The closing (and longest) movement is marked ‘Trauermusik’ (funeral music) and its relevance to the historical (and personal) context is surely unavoidable. The sombre aura of Hindemith’s music made a powerful impact as played by Helseth and Flagstad. At times sparse, at others very dense of texture, at times bold and declarative, at others tender and thoughtful, Helseth and Flagstad were heard at their (considerable) best here. As a matter both of musical logic and with reference to the context of the work’s composition there is a terrifying aptness to the closing use of the chorale “Alle Menschen műssen sterben” (All Men Must Die) – familiar from Bach (BWV 643). This sonata is, taken entire, and played as well as it was on this occasion, a work of considerable, unforced grandeur. Why is Hindemith still so seriously underrated?

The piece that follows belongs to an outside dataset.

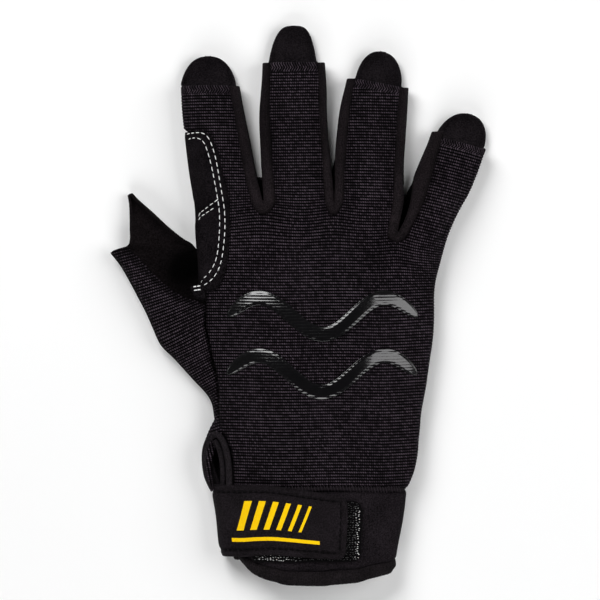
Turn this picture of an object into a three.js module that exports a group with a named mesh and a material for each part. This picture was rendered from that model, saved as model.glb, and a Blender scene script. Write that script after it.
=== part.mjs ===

Hindemith’s enforced exile was particularly arbitrary – it made little sense even in terms of Nazi ideology. That the Jewish-born Kurt Weill should have found it necessary to flee Germany is more readily explained. He did so in 1933 and arrived in New York in September 1935. Helseth and Flagstad closed their concert with three songs by Weill. The first (originally a setting of a text by Brecht) was ‘Nanna’s Lied’, written in Paris in 1934. In this performance it had very much the feel of a jazz ballad, Helseth’s timbre audibly informed by a familiarity with more than a few of the great jazz trumpeters. It was in the remaining two songs by Weill, especially ‘Youkali’, that one most felt the lack of a pianist more at home in the jazz idiom; still Flagstad’s occasional stiffness of phrase and rhythm didn’t trouble Helseth unduly, who produced some persuasively jazzy phrasing and a few aptly ‘dirty’ notes. In ‘Je ne t’aime pas’ (the original song sets words by the French poet Maurice Magre) classical and jazz elements are conjoined in a fashion in which Weill excels most other composers) and a fine recital came to a very successful close.